A Fine Line: Master Works on Paper from Five Centuries

A Fine Line: Master Works on Paper from Five Centuries

View full screen - View 1 of Lot 24. Recto: A praying, kneeling monk and study of a hand Verso: Studies of legs.

Abraham Bloemaert

Recto: A praying, kneeling monk and study of a hand Verso: Studies of legs

Auction Closed

July 7, 10:53 AM GMT

Estimate

12,000 - 18,000 GBP

Lot Details

Description

Abraham Bloemaert

Gorinchem 1566 - 1651 Utrecht

Recto: A praying, kneeling monk and study of a hand

Verso: Studies of legs


Red chalk, heightened with white (recto and verso), corners cut

214 by 134 mm

Sale, London, Christie's, 28 March 1972, lot 5;
With Herman Shickman, New York;
Professor Egbert Haverkamp-Begemann (1923-2017), New York,
his sale and others, New York, Sotheby's, 31 January 2018, lot 272
J. Bolten, Abraham Bloemaert c.1565-1651, The Drawings, Leiden 2007, 288, no. 857 (verso), reproduced vol. II, fig. 857 and p. 304, no. 914 (recto), reproduced vol. II, fig. 914

In his comprehensive catalogue of Bloemaert's drawing, Jaap Bolten suggests that the kneeling Monk depicted on the recto of the present sheet may well have been produced at the same modelling session as three stylistically comparable studies, all of which depict almost identical subject matter.1


The rich application of red chalk, coupled with subtle touches of white heightening, is a graphic technique that Bloemaert particularly excelled in and the intriguing verso, which depicts a number of leg studies is, much like the recto, executed in this highly characteristic combination of media.
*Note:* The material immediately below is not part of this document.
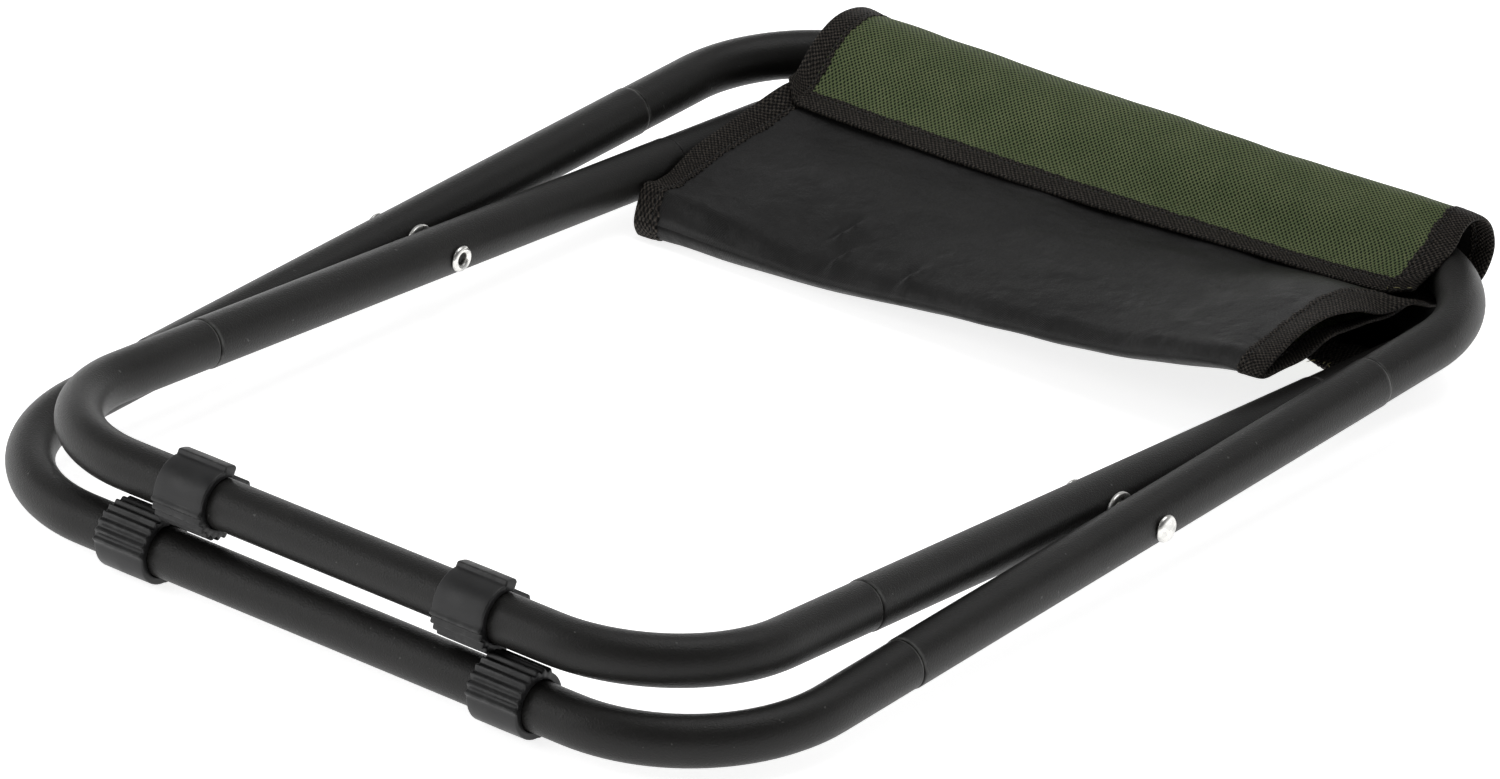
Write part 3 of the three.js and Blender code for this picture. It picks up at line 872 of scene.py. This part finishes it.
def add_plies():
    """Face and lining of each part. Their edges end inside the binding tape."""
    edge = 1 - 0.8 / CLOTH_HALF_WIDTH
    places = np.linspace(-edge, edge, round(2 * CLOTH_HALF_WIDTH / CLOTH_STEP) + 1)
    sampler = Sampler(places, CLOTH_STEP)
    plies = {
        "face": (0.0, FACE_PLY, GREEN, "seat_cloth"),
        "lining": (-LINING_PLY, -0.01, LINING, "seat_lining"),
    }
    made = {}
    for name, (_, _, body, _) in PARTS.items():
        rows, points, normals = sampler.part(name)
        for ply, (low, high, look, slot) in plies.items():
            solid, faces = sheet_solid(points, normals, low, high)
            both_sides = np.tile(grid_attribute(places * CLOTH_HALF_WIDTH, rows), (2, 1))
            piece = add_piece(f"{name}_{ply}", solid, faces, look, body, {"cloth": both_sides})
            settle(piece, name)
            made[name, ply] = piece
    return made


SEAM_IN = 2.3  # the stitches' groove, from the tape's inner edge
STITCH_IN = TAPE_WIDTH - SEAM_IN
STITCH = 2.5
STITCH_GAP = 0.8
STITCH_LIFT = TAPE_HALF - 0.34
STITCH_R = 0.2
LOOSE_R = 0.16
# Along a stitch: (share of its length, height over STITCH_LIFT)
STITCH_ARCH = ((0.0, -0.22), (0.12, 0.0), (0.5, 0.08), (0.88, 0.0), (1.0, -0.22))


def tape_outline():
    """A folded tape in section: (in from the cloth's edge, off its middle), round the cloth."""
    upper = [(TAPE_WIDTH, 0.40), (TAPE_WIDTH - 0.1, 0.72), (TAPE_WIDTH - 0.5, 0.88)]
    groove = ((0.7, 0.06), (0.0, 0.48), (-0.7, 0.06))
    upper += [(STITCH_IN + d, TAPE_HALF - dip) for d, dip in groove]
    upper += [(TAPE_WIDTH * 0.5, TAPE_HALF), (TAPE_WIDTH * 0.3, TAPE_HALF), (1.2, TAPE_HALF - 0.02)]
    upper += [(0.4, TAPE_HALF - 0.12), (-0.15, 0.62), (-0.42, 0.3)]
    lower = [(d, -off) for d, off in reversed(upper)]
    return np.array(upper + lower).T


TAPE_DEPTHS, TAPE_OFFS = tape_outline()
TAPE_ORDER = np.unique(TAPE_DEPTHS)
TAPE_FRAY = smooth_step(TAPE_DEPTHS, TAPE_WIDTH - TAPE_FRAY_WIDTH, TAPE_WIDTH)  # 1 at its inner edge


def pucker(along, seed):
    """How far the tape's inner edge and thickness wander along a seam."""
    wander = np.array([noise.noise(Vector((s * 0.21, seed, 0.5))) for s in along])
    return 0.4 * np.sin(2 * math.pi * along / (STITCH + STITCH_GAP)) + 0.95 * wander


def add_side_tapes():
    made = {}
    for side_name, side in SIDES.items():
        places = side * (1 - TAPE_ORDER / CLOTH_HALF_WIDTH)
        columns = np.searchsorted(TAPE_ORDER, TAPE_DEPTHS)
        if side > 0:
            places = places[::-1]
            columns = len(TAPE_ORDER) - 1 - columns
        sampler = Sampler(places, TAPE_STEP)
        for name, (_, _, body, _) in PARTS.items():
            rows, points, normals = sampler.part(name)
            wander = pucker(rows, 2.0 * side)
            from_hem = np.minimum(rows - GUIDE_KNOTS[0], GUIDE_KNOTS[-1] - rows)
            over_hem = 1 - smooth_step(from_hem, 9, 13)
            swell = (1 + HEM_SWELL * over_hem + TAPE_SWELL * wander)[:, None, None]
            sections = points[:, columns] + normals[:, columns] * TAPE_OFFS[None, :, None] * swell
            sections[..., 0] -= side * wander[:, None] * TAPE_FRAY[None, :]
            solid, faces = loft(sections)
            cloth = {"cloth": grid_attribute(TAPE_DEPTHS, rows)}
            piece = add_piece(f"{name}_{side_name}_tape", solid, faces, TAPE, body, cloth)
            settle(piece, name)
            made[name, side_name] = piece
    return made


def capsule(points, radius, sides=6):
    """A thread along a few points, tapered shut at both ends."""
    points = np.asarray(points, float)
    tangents = np.gradient(points, axis=0)
    sections = []
    for i, (point, tangent) in enumerate(zip(points, tangents)):
        tangent = tangent / np.linalg.norm(tangent)
        other = np.array([0.0, 0.0, 1.0]) if abs(tangent[2]) < 0.8 else np.array([1.0, 0.0, 0.0])
        first = np.cross(tangent, other)
        first = first / np.linalg.norm(first)
        second = np.cross(tangent, first)
        size = radius * (0.35 if i in (0, len(points) - 1) else 1.0)
        turns = [2 * math.pi * k / sides for k in range(sides)]
        sections.append([point + size * (math.cos(t) * first + math.sin(t) * second) for t in turns])
    return loft(sections)


def seam(line, normals, start, end):
    """Stitches on both faces of the tape, between two lengths along a line."""
    steps = np.linalg.norm(np.diff(line, axis=0), axis=1)
    length = np.concatenate([[0], np.cumsum(steps)])
    shares, arch = np.array(STITCH_ARCH).T
    shells = []
    for face in (1, -1):
        at = start
        while at + STITCH < min(end, length[-1]):
            reach = at + STITCH * shares
            base = np.stack([np.interp(reach, length, line[:, k]) for k in range(3)], axis=-1)
            up = np.stack([np.interp(reach, length, normals[:, k]) for k in range(3)], axis=-1)
            shells.append(capsule(base + up * face * (STITCH_LIFT + arch)[:, None], STITCH_R))
            at += STITCH + STITCH_GAP
    return shells


def add_side_stitches():
    for name, (_, _, body, _) in PARTS.items():
        shells = []
        for side in SIDES.values():
            place = side * (1 - STITCH_IN / CLOTH_HALF_WIDTH)
            step = 0.5 / CLOTH_HALF_WIDTH
            sampler = Sampler([place - step, place, place + step], TAPE_STEP)
            _, points, normals = sampler.part(name)
            shells += seam(points[:, 1], normals[:, 1], 1.0, math.inf)
        solid, faces = join_shells(shells)
        piece = add_piece(f"{name}_stitches", solid, faces, BLACK_YARN, body)
        settle(piece, name)


def add_hem(half):
    """Tape folded over a sleeve's end, with its line of stitches."""
    end, into = (GUIDE_KNOTS[0], 1) if half == "seat_front" else (GUIDE_KNOTS[-1], -1)
    edge = 1 - 0.3 / CLOTH_HALF_WIDTH
    places = np.linspace(-edge, edge, round(2 * CLOTH_HALF_WIDTH / HEM_STEP))
    rows = np.sort(end + into * TAPE_ORDER)
    points = creased(cloth_points(places, rows), rows)
    normals = surface_normals(points)
    pick = [int(np.argmin(np.abs(rows - (end + into * d)))) for d in (*TAPE_DEPTHS, STITCH_IN)]
    seam_row = pick.pop()
    wander = pucker(places * CLOTH_HALF_WIDTH, 7.0)
    off = TAPE_OFFS[None, :, None] * (1 + TAPE_SWELL * wander)[:, None, None]
    sections = np.swapaxes(points[pick], 0, 1) + np.swapaxes(normals[pick], 0, 1) * off
    sections[..., 1] += wander[:, None] * TAPE_FRAY[None, :]
    sections[..., 2] = np.maximum(sections[..., 2], HEM_CLEARANCE)
    solid, faces = loft(sections)
    cloth = grid_attribute(TAPE_DEPTHS, places * CLOTH_HALF_WIDTH)
    tape = add_piece(f"{half}_hem_binding", solid, faces, TAPE, half, {"cloth": cloth})
    inset = 8.0
    line = seam(points[seam_row], normals[seam_row], inset, 2 * CLOTH_HALF_WIDTH - inset)
    solid, faces = join_shells(line)
    add_piece(f"{half}_hem_stitches", solid, faces, BLACK_YARN, half)
    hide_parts(f"{half}_hem_tape")
    return tape


def add_loose_threads():
    """Cut thread ends at the right corners of both hems."""
    rng = random.Random(11)
    spots = (
        ("seat_front", 0, (0.94, 0.97, 0.985)),
        ("seat_rear", len(GUIDE_ROWS) - 1, (0.93, 0.96, 0.975, 0.99)),
    )
    for half, guide, places in spots:
        row = GUIDE_KNOTS[guide]
        near = row + (0.6 if guide == 0 else -0.6)
        points = cloth_points(np.array(places), np.sort(np.array([row, near])))
        shells = []
        for i in range(len(places)):
            start = points[0 if guide == 0 else 1, i] + np.array([0, 0, TAPE_HALF])
            lean = np.array([rng.uniform(-0.6, 0.9), rng.uniform(-0.8, 0.2), rng.uniform(0.1, 0.9)])
            curl = np.array([rng.uniform(-1, 1), rng.uniform(-1, 1), rng.uniform(-0.6, 0.2)])
            length = rng.uniform(1.6, 3.4)
            steps = np.linspace(0, 1, 7)[:, None]
            shells.append(capsule(start + length * (steps * lean + steps**2 * curl), LOOSE_R, 5))
        solid, faces = join_shells(shells)
        add_piece(f"{half}_loose_threads", solid, faces, LOOSE_YARN, half)


def add_seat():
    plies = add_plies()
    tapes = add_side_tapes()
    add_side_stitches()
    halves = ("seat_front", "seat_rear")
    hems = {half: add_hem(half) for half in halves}
    add_loose_threads()
    for half in halves:
        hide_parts(f"{half}_cloth")
        for side_name in SIDES:
            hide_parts(f"{half}_{side_name}_tape")
    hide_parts("seat_crease")
    declare_sheets(tapes, hems)


def declare_sheets(tapes, hems):
    """Gathers each part's two side tapes, and a sleeve's hem as well, into a list that is not used."""
    for name, (first, last, body, plane) in PARTS.items():
        own = [tapes[name, side_name] for side_name in SIDES]
        if plane is None:
            own.append(hems[body])


# ---------------------------------------------------------------- studio

# Places and sizes here are metres
CAMERA_AT = Vector((2.01069, -2.55981, 1.56466))
CAMERA_AIM = Vector((0.00597, -0.01377, 0.02410))
CAMERA_ROLL = math.radians(-2.353)
LENS_MM = 241.14
SENSOR_MM = 36.0
FLOOR_GLOW = 0.80
SKY_BRIGHT = 0.42
SKY_DARK = 0.14
OPENING_EDGE = 0.15
HORIZON_TOP = 0.45
HORIZON_GAIN = 4.6
OPENING_MIDDLE = 0.85
LIGHTS_AIM = (0.0, 0.0, 0.03)
LIGHTS = {  # name: place, size, power in watts
    "key": ((-1.5, -1.7, 1.2), 1.4, 12.0),
    "top": ((0.2, 0.5, 2.6), 2.0, 22.0),
}


def add_camera():
    data = bpy.data.cameras.new("camera")
    data.sensor_fit = "HORIZONTAL"
    data.sensor_width = SENSOR_MM
    data.lens = LENS_MM
    data.clip_start = 0.1
    data.clip_end = 50
    camera = add_object("camera", data)
    forward = (CAMERA_AIM - CAMERA_AT).normalized()
    level_right = forward.cross(Vector((0, 0, 1))).normalized()
    level_up = level_right.cross(forward)
    up = level_up * math.cos(CAMERA_ROLL) + level_right * math.sin(CAMERA_ROLL)
    right = forward.cross(up)
    turn = Matrix((right, up, -forward)).transposed()
    camera.matrix_world = Matrix.Translation(CAMERA_AT) @ turn.to_4x4()
    bpy.context.scene.camera = camera


def add_floor():
    half = 6.0
    mesh = bpy.data.meshes.new("floor")
    corners = [(-half, -half, 0), (half, -half, 0), (half, half, 0), (-half, half, 0)]
    mesh.from_pydata(corners, [], [(0, 1, 2, 3)])
    floor = add_object("floor", mesh)
    look = Look("pale_floor")
    look.set(Base_Color=rgb(0.9, 0.9, 0.9), Roughness=0.9, Specular_IOR_Level=0.1)
    look.set(Emission_Color=rgb(1.0, 1.0, 1.0), Emission_Strength=FLOOR_GLOW)
    mesh.materials.append(look.material)


def add_light(name, at, size, power):
    data = bpy.data.lights.new(name, "AREA")
    data.shape = "DISK"
    data.size = size
    data.energy = power
    light = add_object(name, data)
    light.location = at
    light.rotation_mode = "QUATERNION"
    light.rotation_quaternion = (Vector(LIGHTS_AIM) - Vector(at)).to_track_quat("-Z", "Y")


def add_sky():
    """Pale all round and brightest at the horizon, dimmer on the side where the camera stands."""
    world = bpy.data.worlds.new("studio")
    world.use_nodes = True
    sky = Nodes(world.node_tree)
    direction = sky.put("TexCoord", out="Generated")
    to_camera = (CAMERA_AT - CAMERA_AIM).normalized()
    facing = sky.put("VectorMath", (direction, to_camera), out="Value", operation="DOT_PRODUCT")
    height = sky.put("SeparateXYZ", [direction], out=2)
    fade = sky.ramp(facing, OPENING_EDGE, OPENING_MIDDLE, SKY_BRIGHT, SKY_DARK)
    glow = sky.ramp(height, HORIZON_TOP, 0.0, 1.0, HORIZON_GAIN)
    background = sky.tree.nodes["Background"]
    sky.plug(background.inputs["Strength"], sky.math("MULTIPLY", fade, glow))
    sky.plug(background.inputs["Color"], rgb(1.0, 1.0, 1.0))
    bpy.context.scene.world = world


def add_studio():
    add_camera()
    add_floor()
    add_sky()
    for name, settings in LIGHTS.items():
        add_light(name, *settings)
    bpy.context.scene.view_settings.view_transform = "Standard"


add_studio()
add_frame_tubes()
add_pivots()
add_clips()
add_seat()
Though Bolten suggests that the leg studies depicted in the present work were possibly intended for compositions like The Mocking of Christ,2 the crossed pose of the legs, as well as the extended foot, located on the upper right edge of the sheet, all suggest that these studies more likely relate to a Crucifixion. Indeed a close comparison can be drawn between the pose of the central pair of legs in the present work and those found in Bloemaert's Angels catching in cups the blood of the Crucified Christ,3 though Bolten dates that impressive sheet some 15 to 20 years earlier than the ex-Haverkamp-Begemann drawing.